Entering the church brought back a load of memories. I’d been an altar boy right through high school and was much more sanguine about the role the Church might play in later life. Uncompromising and unafraid to challenge the moral turpitude swirling all about me, from an early age I had developed a low tolerance to riff raff. After all, I’d been named after Pope John XXIII and unlike a lot of 12 year olds, had written my own Encyclical:

  1. When you overhear your parents choosing your high school, ask them to aim higher than one simply called St Richard’s or St Agatha’s, guiding them instead towards spiritual heavyweights like Our Lady of the Blessed Annunciation or St Anthony and the Holy Infant. This will disarm any cynics questioning the fact your parents stopped attending mass years ago.

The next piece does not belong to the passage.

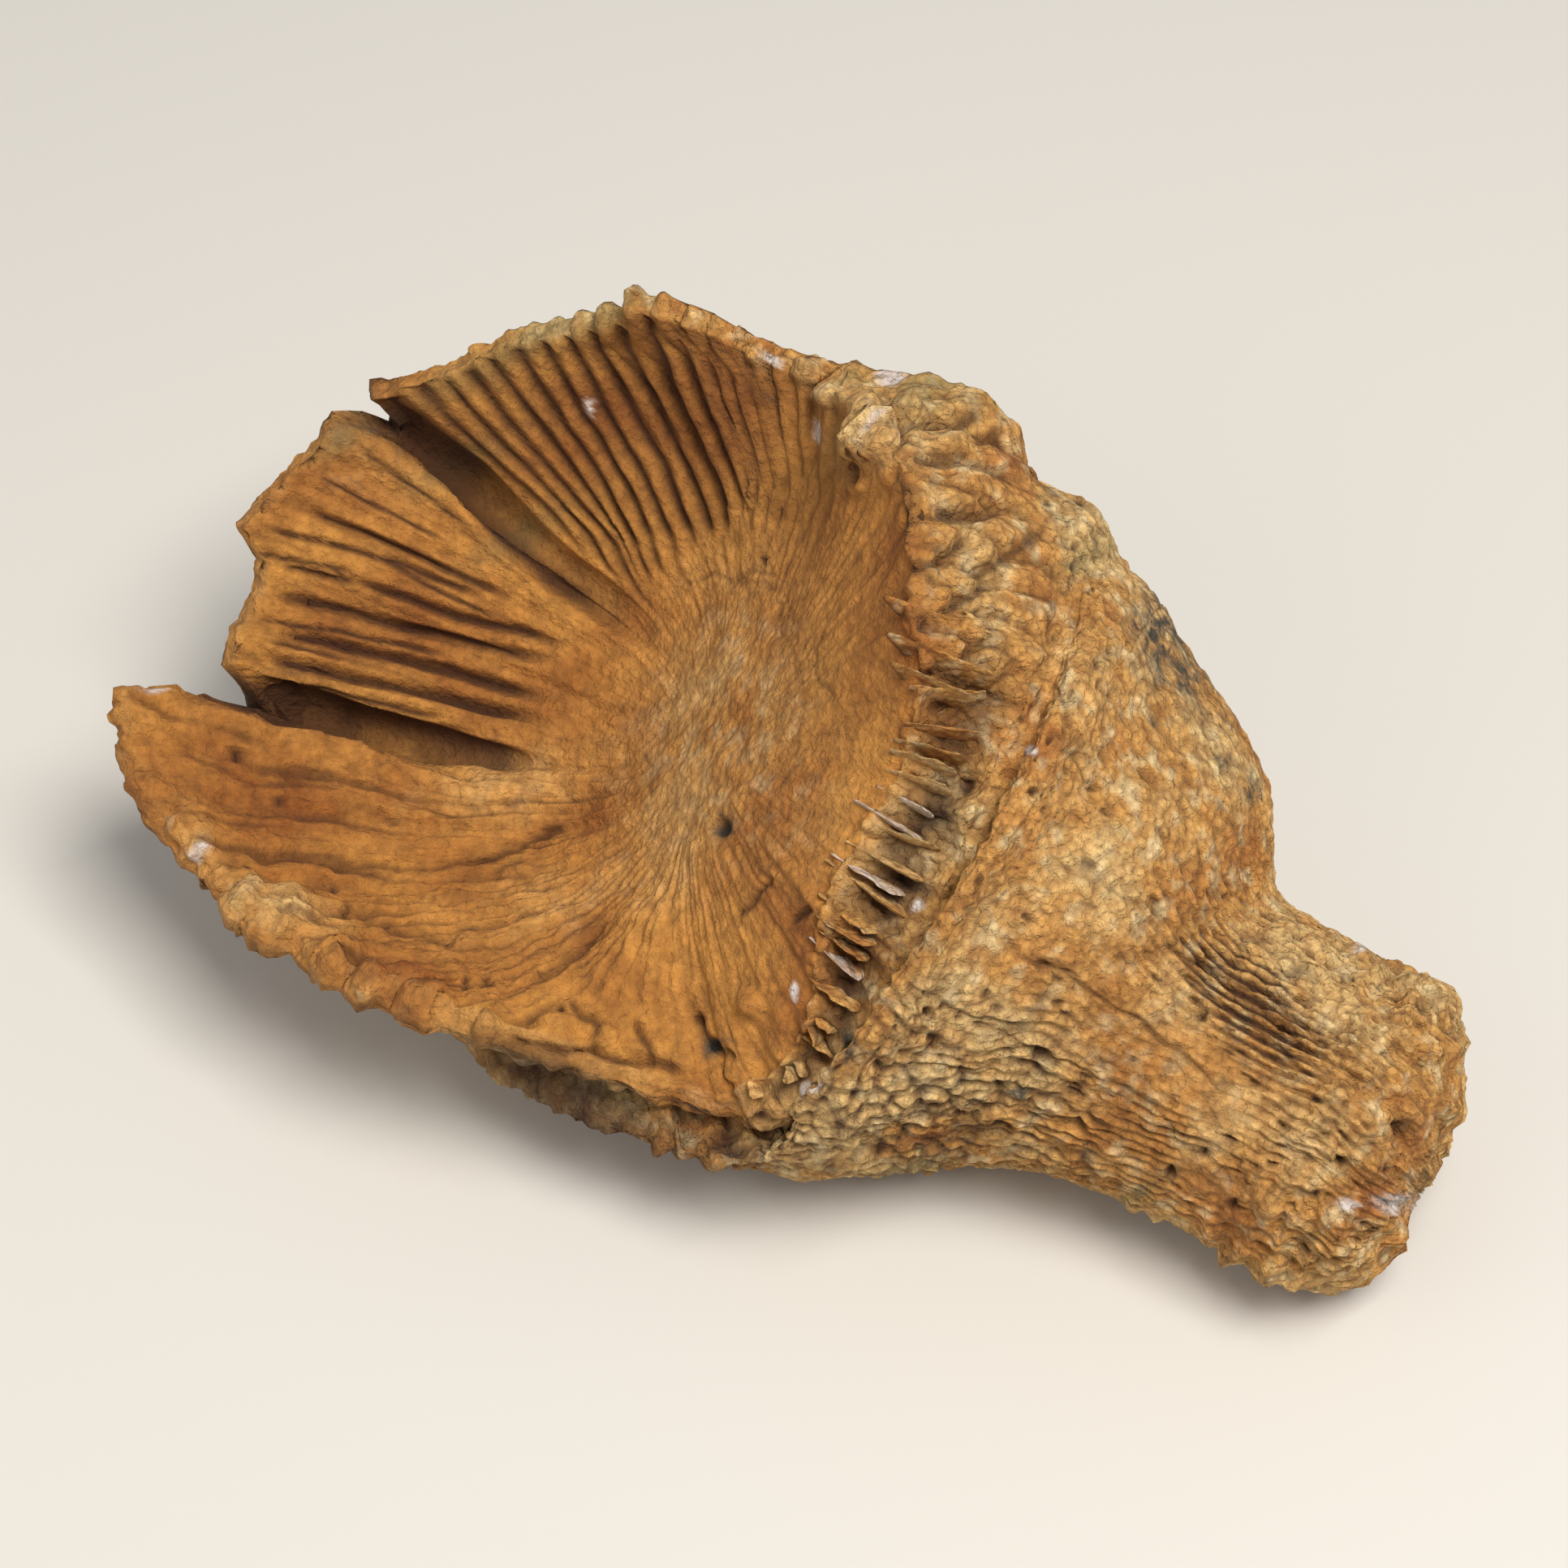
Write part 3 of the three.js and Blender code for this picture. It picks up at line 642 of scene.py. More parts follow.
# The outer wall: heights and depths in millimetres, and its zones as picture pixels, radii, turn and power
wall = {
    "plates": 96,          # costae round the wall, one for each plate of the cup
    "beadLength": 1.5,     # from bead to bead along a costa
    "shingleLength": 2.3,
    "pitSpacing": 0.95,
    "bossLength": 3.4,     # coarse lumps of the foot
    "undulation": 0.42,
    "costaHeight": 0.17,
    "shingleHeight": 0.75,
    "grainHeight": 0.16,
    "bossHeight": 0.85,
    "pitDepth": 0.4,
    "stepHeight": 0.5,
    "notchSwell": 0.9,
}
wallZones = {
    "shinglesNear": ((1170, 1370), (210, 110)),
    "shinglesFlange": ((800, 1400), (260, 90)),
    "beads": ((1555, 1180), (120, 45), 20),
    "grooves": ((1530, 1225), (140, 60), 36, 2.5),
    "smoothStem": ((1420, 1250), (110, 70), 30),
    "smoothWall": ((1380, 1000), (150, 200)),
    "plain": ((1370, 960), (190, 230), 20, 4),
    "lumps": ((1700, 1390), (120, 190)),
    "steps": ((1600, 1520), (130, 60)),
}


# Relief of the outer wall and foot: slow swells, beaded costae, shingles, grains and pits, each in its zone,
# and painted shade in the grooves, pits and gaps between beads and shingles
def carveWall():
    part = slice(0, wallEnd)
    p, az, x, y, near = rows[part], allAz[part], px[part], py[part], facing[part]
    cap = np.broadcast_to(spineStart - np.linspace(6, 0.3, grid["capRows"])[:, None], (capEnd, az.shape[1]))
    place = np.vstack([cap, wallPlace])
    zone = {name: near * spot(x, y, *values) for name, values in wallZones.items()}
    shingles = np.maximum(zone["shinglesNear"], zone["shinglesFlange"])
    shingles = np.maximum(shingles, 0.55 * (1 - near) * rise((place + 26) / 8))
    beads, grooves, plainZone = zone["beads"], zone["grooves"], zone["plain"]
    smooth = np.maximum(zone["smoothStem"], 0.6 * zone["smoothWall"])
    lumps = np.maximum(zone["lumps"], rise((-place - 40) / 4))
    turn = az / 360 + 0.5
    warp = 1.7 * noise(p, 9.0, 21) + 0.7 * noise(p, 3.2, 22)
    warp = warp * (1 - 0.8 * rise(2 * grooves))

    slow = wall["undulation"] * noise(p, 7.5, 23) + 0.22 * noise(p, 3.2, 24)
    phase = wall["plates"] * turn + warp
    ridge = np.cos(2 * np.pi * phase)
    strength = (0.35 + 0.65 * rise(0.5 + noise(p, 5.0, 25))) * (1 + 0.9 * grooves - 0.35 * beads)
    strength = strength * (1 - 0.75 * plainZone) * (1 + 0.5 * shingles)
    costae = wall["costaHeight"] * strength * ridge
    toBead, _, _, size, _ = cells(phase, place / wall["beadLength"] + 0.4 * warp, wall["plates"],
                                  26, 0.35, 0.9)
    bead = roundTop(toBead, 0.62) * (0.5 + 0.5 * size)
    beadHeight = 0.16 + 0.35 * beads + 0.1 * shingles - 0.08 * smooth - 0.08 * plainZone
    toPlate, toNext, tone, _, lag = cells(0.62 * wall["plates"] * turn + 0.8 * warp,
                                          place / wall["shingleLength"] + warp, 60, 27)
    lifted = rise((toNext - toPlate) / 0.32)
    plate = (0.35 + 0.65 * tone) * (0.55 + 0.5 * lag) * lifted
    toPit, _, chance, pitSize, _ = cells(1.7 * wall["plates"] * turn + warp, place / wall["pitSpacing"],
                                         163, 29, 1.0, 1.0)
    pits = np.where(chance > 0.9, hump(toPit, 0, 0.36, 3), 0) * (0.35 + 0.65 * pitSize)
    toBoss, _, bossTone, _, _ = cells(26 * turn + 0.5 * warp, place / wall["bossLength"], 26, 30)
    boss = roundTop(toBoss, 0.75) * (0.4 + 0.6 * bossTone)
    stepped = np.abs(((place * 0.55 + 0.5 * warp) % 1.0) - 0.5) * 2

    out = slow + costae + beadHeight * (bead - 0.4) + wall["shingleHeight"] * shingles * (plate - 0.25)
    out = out + wall["grainHeight"] * rough(p, 1.0, 28) - wall["pitDepth"] * pits * (1 - 0.4 * smooth)
    out = out + wall["bossHeight"] * lumps * (boss - 0.5) + 0.5 * lumps * rough(p, 3.0, 31)
    out = out + wall["stepHeight"] * zone["steps"] * stepped
    out = out + (0.35 * lumps + 0.22 * shingles + 0.12) * rough(p, 1.3, 32)
    deepShade = hump(ridge, -1, 0.75, 2) * (0.25 + grooves * 0.75) * strength + pits * 0.9
    deepShade = deepShade + shingles * (1 - lifted) * 0.75 + (1 - rise(bead / 0.35)) * (0.36 - 0.26 * plainZone)
    nearRim = rise((rim[1][None, :] - place) / 2.5)
    out = out * (0.45 + 0.55 * nearRim) * (1 - 0.35 * rise(place / 6))
    return out + wall["notchSwell"] * humps(az, gullyPlaces) * rise((place - 1) / 5), np.clip(deepShade, 0, 1)


print("coral: outer wall")
relief[:wallEnd], hollow[:wallEnd] = carveWall()

# The broken edge: angles in degrees, heights and depths in millimetres
edge = {"bladePitch": 4.1, "wedgePitch": 6.3, "pitDepth": 1.5, "wedgeHeight": 0.6,
        "broken": (96, 10, -134, 10), "bladed": (146, 10, -134, 12), "wedged": (98, 8, 150, 10)}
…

  2. When adults catch the name of your school across your hockey jacket and ask what a Blessed Annunciation is, let out an audible sigh and look upon their children with pity. As you walk away rolling your eyes, ponder the fact they can read at all.
  3. Wonder why all the nuns at school have names beginning with Mary and ending with a male name, such as Sister Mary Edward. Believe your older sister when she tells you they all used to be men until God changed them into nuns as punishment for a crime only the Pope knows about.
  4. Think it a shame that priests can only wear black because it shows up dandruff and means they can never shop at The Gap.
  5. When a pretty young nun starts teaching at your school, tell your mother that if you were older and she lived next door, you’d become a priest and marry her.
  6. When a cool young priest starts teaching at your school, agree with your friends that if he grew his hair longer and learned how to play the electric guitar he’d be the most famous priest ever.
  7. When your father informs you that he saw your parish priest swimming lengths at his health club, ask yourself if priests are permitted such indulgences, then check if his bathing suit was black.
  8. When your teacher warns that thinking impure thoughts during mass will get you an extra year in purgatory, decide it’s worth it.
  9. Ask your RE teacher if Eve really looked like the woman in the Pantene Shampoo commercial.
  10. Ask if Jonah crawled out of the whale’s spout or got pooped out.
  11. Ask if, after turning water into wine at the wedding in Canaan, Jesus then made chocolate milk for the children.
  12. Ask your parents a million times if you can go to midnight mass this year because you’re now an adult. Reassure them that you no longer believe in Santa, elves and reindeer, explaining that you only wish to fulfill a religious obligation. Don’t tell them your older sister reliably informed you that this is the mass in which God appears.
  13. Tell all your friends you were allowed to go to midnight mass. When you’re sure none of them attended the service, lower your voice and inform them that God appeared. When they inevitably ask you what He looked like, whisper that you’re not allowed to tell.
  14. Turn to your Dad during midnight mass and insist you just heard sleigh bells outside. When he chides you, wonder how he can seriously expect an 8 year old to think about God and not presents on Christmas Eve. Hope that Rudolph drops a big steamy one on his new Ford Bronco.
  15. Point out your neighbours during mass and say out loud, “Hey, Mom… you’re right! The Espositos only DO go to mass at Christmas and Easter!” Then report back each time they sit down when they’re supposed to kneel.